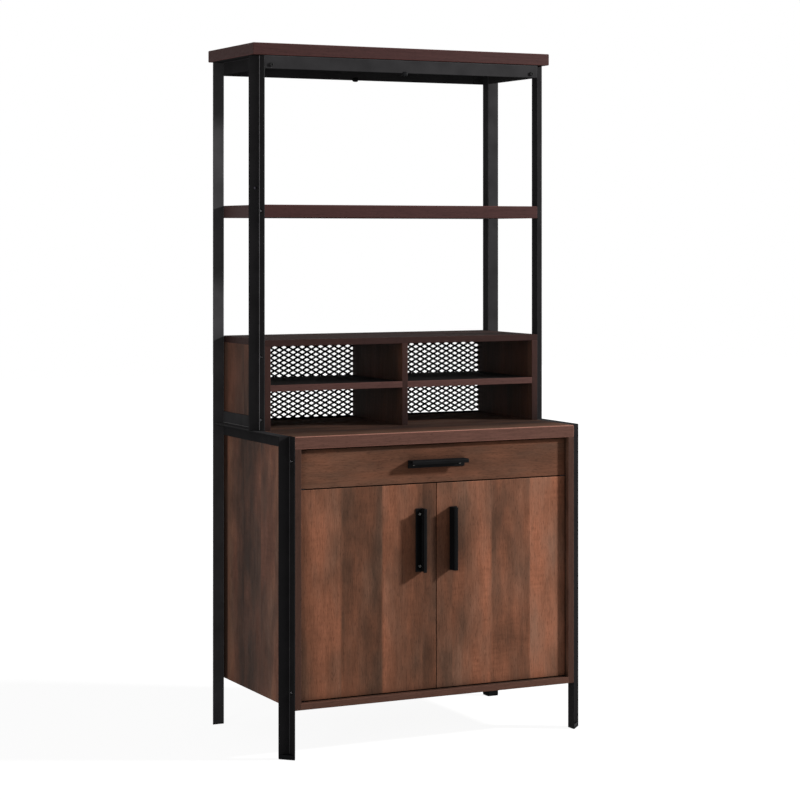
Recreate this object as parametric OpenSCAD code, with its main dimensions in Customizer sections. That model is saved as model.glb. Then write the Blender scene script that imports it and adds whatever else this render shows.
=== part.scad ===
// Storage hutch: a base cabinet with one drawer and two doors, with an open-shelf hutch on top.
// Front faces -Y, Z is up, the origin is on the floor under the middle of the whole object.

/* [Overall] */
// Width over the metal frame
frame_w = 846; // [700:1:1100]
// Depth of the base frame, front leg edge to rear leg edge
base_d = 493; // [420:1:600]
// Height of the counter surface above the floor
counter_z = 785; // [700:1:900]
// Height of the top board's surface above the floor
total_h = 1757; // [1600:1:2000]
// How far the hutch stands back from the front of the base
hutch_set = 190; // [120:1:240]

/* [Steel frame] */
// Width of each flange of the angle sections
angle_w = 31; // [25:1:38]
// Height of the rails under the top board
top_rail_h = 34; // [28:1:45]
// Thickness of the sheet that the sections are bent from
steel_t = 2; // [1.5:0.1:3]
// Outer radius of the bend in a section
bend_r = 3; // [2.5:0.1:4]
// Height of a plastic foot
cap_h = 11; // [8:1:20]
// Thickness of a foot under the end of its leg
cap_floor = 3; // [2:0.5:6]
// Clearance between a leg's flanges and the plug of its foot
cap_gap = 0.2; // [0.1:0.05:0.3]
// How far the plug steps back from the edge of its foot
cap_step = 2; // [1:0.5:4]
// Length of the tabs that the front and rear top rails are bolted to
tab_w = 30; // [28:1:40]

/* [Boards] */
// Thickness of the panels of the cabinet and of the cubby unit
panel_t = 16; // [12:1:19]
// Thickness of the counter
counter_t = 31; // [25:1:40]
// Thickness of the top board
top_t = 30; // [20:1:40]
// How far the top board sticks out past the frame at each side
top_over_x = 2; // [1.8:0.1:10]
// How far the top board sticks out in front of the posts
top_over_front = 5; // [0:1:15]
// How far the top board stays in front of the rear of the frame
top_in_rear = 2; // [0:1:10]
// Thickness of the upper shelf
shelf_t = 32; // [20:1:40]
// Height of the upper shelf's surface
shelf_z = 1352; // [1200:1:1500]
// Softened edge of the thick boards
ease = 1.5; // [0.5:0.1:3]
// Thickness of the cabinet's back panel
back_t = 4; // [3:0.5:8]
// Height of the cabinet's underside above the floor
carcass_z = 120; // [80:1:180]

/* [Cubby unit] */
// Clear height of each cubby
cubby_h = 97.5; // [80:0.5:140]
// Thickness of the mesh sheets
mesh_t = 1.6; // [1:0.1:3]
// Long pitch of the diamonds, across the sheet
mesh_px = 44; // [44:1:60]
// Short pitch of the diamonds, up the sheet
mesh_pz = 22; // [22:1:32]
// Width of a strand between two diamonds
strand = 4; // [2.5:0.1:6]
// Plain border of a mesh sheet inside each cubby
mesh_border = 5; // [3:1:10]

/* [Drawer and doors] */
// How far the fronts stand back from the front of the cabinet
front_recess = 14; // [8:1:20]
// Gap beside and between the doors and the drawer front
side_gap = 2.5; // [2.4:0.1:4]
// Gap above and below the doors and the drawer front
row_gap = 3; // [2.6:0.1:5]
// Height of the drawer front
drawer_h = 95; // [80:1:160]
// Space behind the fronts, up to the stretcher
rear_gap = 2; // [1.8:0.1:5]
// Depth of the stretcher between drawer and doors
stretcher_d = 60; // [40:1:100]
// Length of the drawer box behind its front
box_d = 400; // [340:1:410]
// Height of the drawer box
box_h = 68; // [56:1:70]
// Thickness of the drawer box's sides and back
box_t = 12; // [10:1:15]
// Thickness of the drawer bottom
bottom_t = 4; // [3:0.5:6]
// Depth of the groove that holds the drawer bottom
groove = 6; // [4:0.5:8]
// Clearance of the drawer bottom in its groove
groove_gap = 0.2; // [0.1:0.05:0.3]
// Width of each drawer slide, cabinet side to drawer side
slide_w = 13; // [12.5:0.1:16]
// Height of the cabinet member of a slide
slide_h = 35; // [28:1:42]
// Sheet thickness of the slide members
slide_t = 1.2; // [1:0.1:1.5]
// Running clearance between the two members of a slide
slide_gap = 0.3; // [0.2:0.05:0.5]
// Height of the inner shelf's underside above the cabinet's bottom panel
inner_shelf_up = 249; // [150:1:350]
// Clearance at each end of the inner shelf
inner_shelf_gap = 1; // [0.5:0.1:2]
// Diameter of the shelf pins
pin_d = 5; // [4:0.5:8]
// Length of a shelf pin inside the cabinet
pin_out = 12; // [8:1:20]
// Length of a shelf pin inside the side panel
pin_in = 9; // [6:0.5:10]

/* [Door pivots] */
// Distance of the pivot axis from the door's front face and from its outer edge
pivot_in = 5; // [4.5:0.1:5.4]
// Diameter of the pivot pin
pivot_d = 5; // [4:0.1:6]
// Length of the pivot pin inside the door
pivot_len = 9; // [6:1:15]
// Radial running clearance of the pivot pin in the door
pivot_gap = 0.05; // [0.02:0.01:0.1]
// Thickness of the pivot bracket
bracket_t = 1.5; // [1:0.1:1.6]
// Width of the pivot bracket
bracket_w = 16; // [12:1:24]
// How far the pivot bracket runs back behind the door
bracket_back = 34; // [20:1:40]

/* [Pulls] */
// Length of a pull
pull_l = 158; // [120:1:200]
// Width of the flange that is screwed to the front
pull_flange = 20; // [18:1:30]
// How far the pull stands out from the front
pull_out = 27; // [22:1:40]
// Width of the lip that the fingers hook behind
pull_lip = 10; // [6:1:12]
// Sheet thickness of the pull
pull_t = 2.5; // [1.5:0.1:3]
// Bend radius of the pull
pull_r = 3.5; // [3.2:0.1:5]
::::
YOUR OBJECTIVE: Print, unaltered, every line from the beginning of the material down to the line with "hutch_set = 190; // [120:1:240]".

EXERCISE RESPONSE:
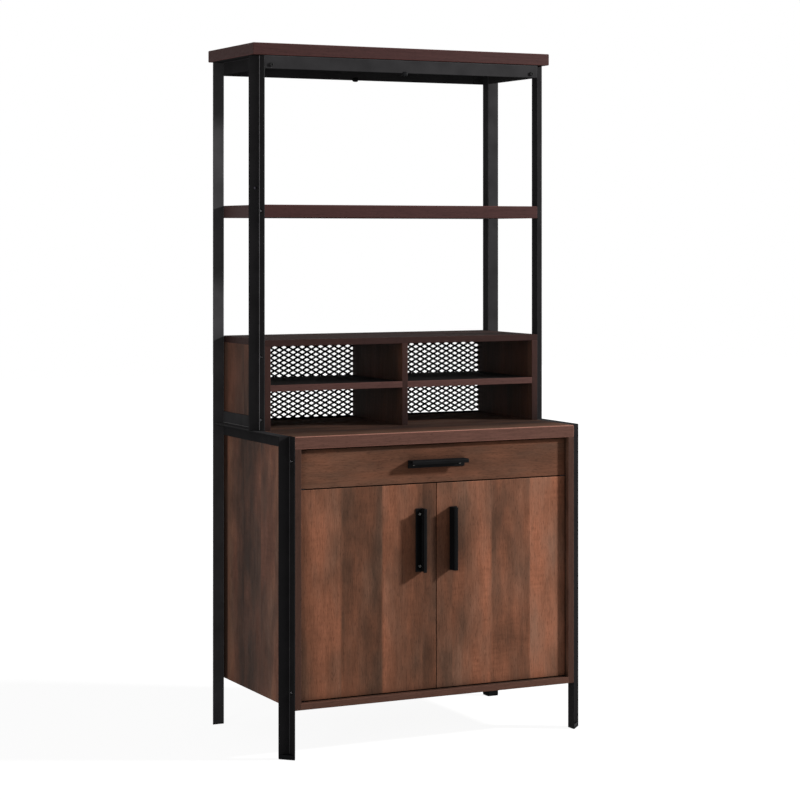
Recreate this object as parametric OpenSCAD code, with its main dimensions in Customizer sections. That model is saved as model.glb. Then write the Blender scene script that imports it and adds whatever else this render shows.
=== part.scad ===
// Storage hutch: a base cabinet with one drawer and two doors, with an open-shelf hutch on top.
// Front faces -Y, Z is up, the origin is on the floor under the middle of the whole object.

/* [Overall] */
// Width over the metal frame
frame_w = 846; // [700:1:1100]
// Depth of the base frame, front leg edge to rear leg edge
base_d = 493; // [420:1:600]
// Height of the counter surface above the floor
counter_z = 785; // [700:1:900]
// Height of the top board's surface above the floor
total_h = 1757; // [1600:1:2000]
// How far the hutch stands back from the front of the base
hutch_set = 190; // [120:1:240]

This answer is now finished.